Eighteen months ago, my partner, Fred, and I were caught in another dust and sand storm in another land of Apocalypse. We were hiking in Syria. One moment was late-day heat and haze, the next, a sudden, scary, magnificent and mercifully-brief blizzard of grit at sunset. Just as we were getting a little skill at howling on the heath, our guide told us to relax, this was pretty much going to be a shoulder-shrug squall.
Among the places we were exploring in the gorgeous barrens of the Syrian desert were the religious sites of the 4th Century Coptics, who shrugged at a lot more demons than air-born sand.
Consider the most famous Coptic: Simeon Stylites, crazy holy man who couldn’t find enough ways to abase himself. He tried tightening a rope around his waist for months until his flesh rotted and maggots crawled out of him; he tried burying himself in sand up to his neck and becoming a literal talking head. And for ten years he lived chained to an iron ball in a tiny round room not much bigger than the ball itself so he could never lie down.

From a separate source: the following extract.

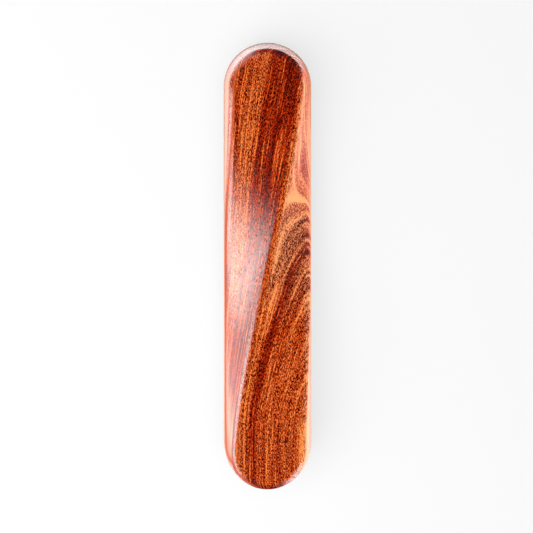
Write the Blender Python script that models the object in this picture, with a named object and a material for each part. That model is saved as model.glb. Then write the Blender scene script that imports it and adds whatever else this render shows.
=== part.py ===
"""Wood edge slicker: one solid bar of hardwood for rubbing leather edges smooth.

The bar is a stadium-shaped slab with softly swollen side walls. Its broad faces make a quarter turn from
one end to the other, so a rounded crest crosses the top from one long side to the other, and a second crest
does the same underneath. Metres, +Z up, long axis on Y, origin under the middle of the bar on the plane
it rests on.
"""

import math

import bmesh
import bpy
import numpy as np

# Driving dimensions
LENGTH = 0.1515
WIDTH = 0.0300
THICKNESS = 0.0200
WALL_SWELL = 0.0025  # how far the walls stand out at half height, against their rims
CREST_REACH = 0.0119  # how far from the middle the crest lies at the two ends
STEEPEST_TILT = math.radians(66.0)  # of a face at the end where it has become a side
TILT_POWER = 1.35  # above 1 the faces turn slowly at first and faster near their steep end
EDGE_ROUNDING = 0.0012

# Sizes that follow from them
END_RADIUS = WIDTH / 2
SPINE_HALF = LENGTH / 2 - END_RADIUS
HALF_HEIGHT = THICKNESS / 2

# Mesh resolution
FACE_STEPS = 10  # across each broad face, even so that one line runs down its middle
WALL_STEPS = 6
STATIONS = 27  # cross-sections along the straight part
END_STEPS = 14  # around each half-round end
EDGE_SEARCH_STEPS = 12
CAST_STEPS = 40

WOOD_COLOUR = (0.40, 0.085, 0.018, 1.0)
WOOD_ROUGHNESS = 0.35


def turn(y):
    """Share of the quarter turn done at y: 0 at the +Y end, 1 at the -Y end, level in both rounded ends."""
    t = np.clip((SPINE_HALF - y) / (2 * SPINE_HALF), 0.0, 1.0)
    eased = t * t * (3 - 2 * t)
    return (t + eased) / 2


def crest_x(y):
    return CREST_REACH * (1 - 2 * turn(y))


def tilts(y):
    """Tilt of the top face left of the crest, and of the one right of it."""
    done = turn(y)
    return STEEPEST_TILT * done**TILT_POWER, STEEPEST_TILT * (1 - done) ** TILT_POWER


def wall_reach(z):
    """Half width of the bar between its walls at height z above its middle."""
    return END_RADIUS - WALL_SWELL * (z / HALF_HEIGHT) ** 2


def beyond_crest_faces(x, y, z):
    """Signed distances past the two faces that meet in the top crest."""
    left_tilt, right_tilt = tilts(y)
    up = z - HALF_HEIGHT
    across = x - crest_x(y)
    left = up * np.cos(left_tilt) - across * np.sin(left_tilt)
    right = up * np.cos(right_tilt) + across * np.sin(right_tilt)
    return left, right


def beyond_body(x, y, z):
    """Above zero outside the bar, below zero inside it; every edge between two faces is rounded."""
    from_spine = np.hypot(x, np.maximum(np.abs(y) - SPINE_HALF, 0.0))
    faces = [from_spine - wall_reach(z)]
    faces += beyond_crest_faces(x, y, z)
    faces += beyond_crest_faces(-x, y, -z)  # the underside is the top turned over about the long axis
    squares = sum(np.maximum(face + EDGE_ROUNDING, 0.0) ** 2 for face in faces)
    return np.sqrt(squares) - EDGE_ROUNDING


def face_edge_height(reach, tilt):
    """Height at which a face that drops outwards over `reach` plus the wall's half width meets the wall."""
    z = HALF_HEIGHT
    for _ in range(EDGE_SEARCH_STEPS):
        z = HALF_HEIGHT - math.tan(tilt) * (reach + wall_reach(z))
    return z


def section_corners(y):
    """Corners (x, z) of the cross-section at y before rounding, from the top crest leftwards and round."""
    crest = crest_x(y)
    left_tilt, right_tilt = tilts(y)
    left = face_edge_height(crest, left_tilt)
    right = face_edge_height(-crest, right_tilt)
    top = [(crest, HALF_HEIGHT), (-wall_reach(left), left), (-wall_reach(right), -right)]
    return top + [(-x, -z) for x, z in top]


def section_guide(y):
    """Points around the unrounded cross-section, closer together towards its corners."""
    corners = section_corners(y)
    points = []
    for i, start in enumerate(corners):
        end = corners[(i + 1) % len(corners)]
        steps = WALL_STEPS if i % 3 == 1 else FACE_STEPS
        for k in range(steps):
            share = (1 - math.cos(math.pi * k / steps)) / 2
            points.append([start[0] + (end[0] - start[0]) * share, start[1] + (end[1] - start[1]) * share])
    return np.array(points)


def cast(origin_y, guide):
    """Moves guide points along lines from the spine at origin_y on to the rounded surface."""
    inside = np.full(len(guide), 0.3)
    outside = np.full(len(guide), 1.5)
    for _ in range(CAST_STEPS):
        middle = (inside + outside) / 2
        x, y, z = (guide * middle[:, None]).T
        out = beyond_body(x, y + origin_y, z) > 0
        outside = np.where(out, middle, outside)
        inside = np.where(out, inside, middle)
    return guide * inside[:, None] + np.array([0.0, origin_y, 0.0])


def add_ring(mesh, y):
    guide = section_guide(y)
    points = cast(y, np.column_stack([guide[:, 0], np.zeros(len(guide)), guide[:, 1]]))
    return [mesh.verts.new(point + np.array([0.0, 0.0, HALF_HEIGHT])) for point in points]


def join_rows(mesh, row, following):
    for i in range(len(row) - 1):
        corners = [row[i], row[i + 1], following[i + 1], following[i]]
        mesh.faces.new(list(dict.fromkeys(corners)))  # at a pole the two rows share a vertex


def add_end(mesh, ring, end):
    """Closes one end (+1 or -1): half cross-sections swept round the spine's end from one side to the other."""
    half = len(ring) // 2
    pole = FACE_STEPS // 2 if end > 0 else len(ring) - FACE_STEPS // 2
    guide = section_guide(end * SPINE_HALF)
    from_pole = [(pole - end * i) % len(ring) for i in range(half + 1)]
    to_pole = [(pole + end * i) % len(ring) for i in range(half + 1)]
    row = [ring[i] for i in from_pole]
    for step in range(1, END_STEPS):
        share = step / END_STEPS
        mixed = guide[from_pole] * (1 - share) * [end, 1] + guide[to_pole] * share * [-end, 1]
        angle = math.pi * share
        along = np.column_stack([mixed[:, 0] * math.cos(angle), mixed[:, 0] * math.sin(angle), mixed[:, 1]])
        points = cast(end * SPINE_HALF, along * [end, end, 1])
        inner = [mesh.verts.new(point + np.array([0.0, 0.0, HALF_HEIGHT])) for point in points[1:-1]]
        following = [row[0]] + inner + [row[-1]]
        join_rows(mesh, row, following)
        row = following
    join_rows(mesh, row, [ring[i] for i in to_pole])


def wood():
    material = bpy.data.materials.new("polished_hardwood")
    material.use_nodes = True
    shader = material.node_tree.nodes["Principled BSDF"]
    shader.inputs["Base Color"].default_value = WOOD_COLOUR
    shader.inputs["Roughness"].default_value = WOOD_ROUGHNESS
    shader.inputs["Metallic"].default_value = 0.0
    return material


def slicker_body(collection):
    mesh = bmesh.new()
    rings = [add_ring(mesh, y) for y in np.linspace(SPINE_HALF, -SPINE_HALF, STATIONS)]
    for ring, following in zip(rings, rings[1:]):
        join_rows(mesh, ring + ring[:1], following + following[:1])
    add_end(mesh, rings[0], 1)
    add_end(mesh, rings[-1], -1)
    bmesh.ops.recalc_face_normals(mesh, faces=mesh.faces)
    data = bpy.data.meshes.new("slicker_body")
    mesh.to_mesh(data)
    mesh.free()
    data.shade_smooth()
    data.materials.append(wood())
    body = bpy.data.objects.new("slicker_body", data)
    collection.objects.link(body)
    return body


def main():
    for leftover in list(bpy.data.objects):
        bpy.data.objects.remove(leftover, do_unlink=True)
    collection = bpy.data.collections.new("wood_edge_slicker")
    bpy.context.scene.collection.children.link(collection)
    slicker_body(collection)


main()
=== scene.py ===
"""Looks of the wood edge slicker: the finished bar of red-brown ribbon-figured hardwood on a white table."""

import math

import bmesh
import bpy
import numpy as np
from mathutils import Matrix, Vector


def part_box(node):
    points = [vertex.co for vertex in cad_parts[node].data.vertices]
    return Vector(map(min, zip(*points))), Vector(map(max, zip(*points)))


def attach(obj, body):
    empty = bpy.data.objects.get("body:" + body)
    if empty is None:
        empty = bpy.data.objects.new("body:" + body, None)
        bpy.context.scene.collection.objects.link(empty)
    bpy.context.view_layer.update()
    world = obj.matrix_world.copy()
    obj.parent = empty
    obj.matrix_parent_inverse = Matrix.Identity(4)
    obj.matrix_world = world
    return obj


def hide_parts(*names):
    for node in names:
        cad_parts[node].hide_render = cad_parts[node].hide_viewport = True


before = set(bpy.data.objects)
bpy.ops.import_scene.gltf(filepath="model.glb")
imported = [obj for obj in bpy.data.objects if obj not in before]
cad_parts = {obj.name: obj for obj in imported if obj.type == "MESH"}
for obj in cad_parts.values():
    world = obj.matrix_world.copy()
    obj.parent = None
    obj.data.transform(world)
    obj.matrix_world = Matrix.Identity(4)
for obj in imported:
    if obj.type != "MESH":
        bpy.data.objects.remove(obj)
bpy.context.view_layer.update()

# Sizes of the bar, read from the CAD node, in metres
LOW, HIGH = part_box("slicker_body")
WIDTH, LENGTH, THICKNESS = HIGH - LOW
END_RADIUS = WIDTH / 2
SPINE_HALF = LENGTH / 2 - END_RADIUS
HALF_HEIGHT = THICKNESS / 2

# The bar's form, as in the CAD
WALL_SWELL = 0.0025
CREST_REACH = 0.0119
STEEPEST_TILT = math.radians(66.0)
TILT_POWER = 1.35
EDGE_ROUNDING = 0.0012  # between two faces
WALL_ROUNDING = 0.0022  # how far from the wall a face begins to curve down to it

# A painted red line along the left edge, where its reflection falls away: no finish there and the wood
# painted red; placed by the wall's share in the edge's rounding
EDGE_LINE_CENTRES = (0.77, 0.42)  # below and above these places along the bar
EDGE_LINE_TURNS = (0.020, 0.055)
EDGE_LINE_SPREAD = 0.26

# Resolution of the finished surface
FACE_STEPS = 48
WALL_STEPS = 24
STATIONS = 261
END_STEPS = 72
EDGE_SEARCH_STEPS = 12
CAST_STEPS = 34


# ---------------------------------------------------------------- form

def turn(y):
    """Share of the quarter turn done at y: 0 at the +Y end, 1 at the -Y end, level in both rounded ends."""
    t = np.clip((SPINE_HALF - y) / (2 * SPINE_HALF), 0.0, 1.0)
    eased = t * t * (3 - 2 * t)
    return (t + eased) / 2


def crest_x(y):
    return CREST_REACH * (1 - 2 * turn(y))


def tilts(y):
    """Tilt of the top face left of the crest, and of the one right of it."""
    done = turn(y)
    return STEEPEST_TILT * done**TILT_POWER, STEEPEST_TILT * (1 - done) ** TILT_POWER


def wall_reach(z):
    """Half width between the swollen walls at height z above the bar's middle."""
    return END_RADIUS - WALL_SWELL * (z / HALF_HEIGHT) ** 2


def beyond_crest_faces(x, y, z):
    """Signed distances past the two faces that meet in the top crest."""
    left_tilt, right_tilt = tilts(y)
    up = z - HALF_HEIGHT
    across = x - crest_x(y)
    left = up * np.cos(left_tilt) - across * np.sin(left_tilt)
    right = up * np.cos(right_tilt) + across * np.sin(right_tilt)
    return left, right


def beyond_faces(x, y, z):
    """Signed distances past the wall, the two top faces and the two bottom faces."""
    from_spine = np.hypot(x, np.maximum(np.abs(y) - SPINE_HALF, 0.0))
    faces = [from_spine - wall_reach(z)]
    faces += beyond_crest_faces(x, y, z)
    faces += beyond_crest_faces(-x, y, -z)  # the underside is the top turned over about the long axis
    return faces


def rounding_shares(x, y, z):
    """How much the wall and each face take part in a rounded edge; on the surface they add up to 1."""
    reaches = [WALL_ROUNDING] + [EDGE_ROUNDING] * 4
    return [np.maximum(face / reach + 1.0, 0.0) ** 2 for face, reach in zip(beyond_faces(x, y, z), reaches)]


def beyond_body(x, y, z):
    """Above zero outside the bar, below zero inside it; every edge between two faces is rounded."""
    return sum(rounding_shares(x, y, z)) - 1.0


def painted_edge_line_mask(x, y, z):
    """Mask of the painted edge line: 0 on the faces and the wall, 1 along the line where the wall has just
    turned into a rounded edge.
    """
    shares = rounding_shares(x, y, z)
    wall_part = np.sqrt(shares[0] / np.maximum(sum(shares), 0.01))
    centre = np.interp(y, EDGE_LINE_TURNS, EDGE_LINE_CENTRES)
    return np.clip(1.0 - np.abs(wall_part - centre) / EDGE_LINE_SPREAD, 0.0, 1.0)


def face_edge_height(reach, tilt):
    """Height at which a face that drops outwards over `reach` plus the wall's half width meets the wall."""
    z = HALF_HEIGHT
    for _ in range(EDGE_SEARCH_STEPS):
        z = HALF_HEIGHT - math.tan(tilt) * (reach + wall_reach(z))
    return z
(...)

Finally Simeon figured it out: he would erect a column out in the desert, but not too far out (see snide rumors about Henry David Thoreau), and live on top. Hence, Simeon Stylites – Simeon of the column.
The first column Simeon tried was just 9 ft high so he could stand above the crowds that gathered to listen to his lunacy. But crowds are real pests—and closer my god to thee and all that—so Simeon got people to build him taller and taller columns until he was up there Jack in the Beanstalk high at 65 feet.
He was content enough to live up on the small flat top of this one column for 36 years out in the elements and under the stars. His mother and sisters would climb up every week or so to bring him food and sweep off his neat pile of dried shit. A few times a year someone would go out and trim his beard.
Of course, copycats put up dozens of other columns—still being excavated throughout the Syrian desert. And, of course, Simeon became one of the most revered Catholic saints.
And, not surprisingly, Simeon was a great obsession of the Spanish filmmaking master, Luis Buñuel.
There is a wonderfully bizarre short film by Buñuel from 1965 called “Simon del desierto.” It’s a surreal and camp hagiographic re-write, revved to a hallucinatory pitch that’s at quite the opposite extreme from John Gerrard’s stately “Dust Storm.”
In the final few minutes of Buñuel’s film, a black coffin zips like a dune buggy across the desert landscape and opens up at the foot of Simeon’s column to reveal Satan inside, dressed in a toga. That’s evidently enough to seduce the saint down and into Hell, which, according to Buñuel in 1965, was, you guessed it: a New York disco, complete with hipsters in Mad Men suits and skinny ties dancing to an early version of electronica that Satan calls "Radioactive Flesh.”
(Did I mention that Bunuel was exiled for a second time from Franco’s Spain after the film?)
Dust. Storm. Landscape. Mindscape. As I obsess about that eerily-moving, technologically advanced, gaming-software of John Gerrard’s “Dust Storm,” I think how Simeon and the Stylites and other desert fathers essentially invented the whole idea of landscape.
Before these hermits went out making places of pilgrimage in no-man’s-land, the world of walking was not “scaped” at all: it was wild. It was the unmarked void between villages and cities. The ascetics shunned society. But once they were outside its gates, where were they? The best they could do was only to be in the land, never of it. The idea of landscape was invented to show us who and where we’ve been outside the cities of people or our many gods.
But the earth itself, rough beast, may have its own ideas, and wipe all ours away. Climb your column. Or lock the city gate.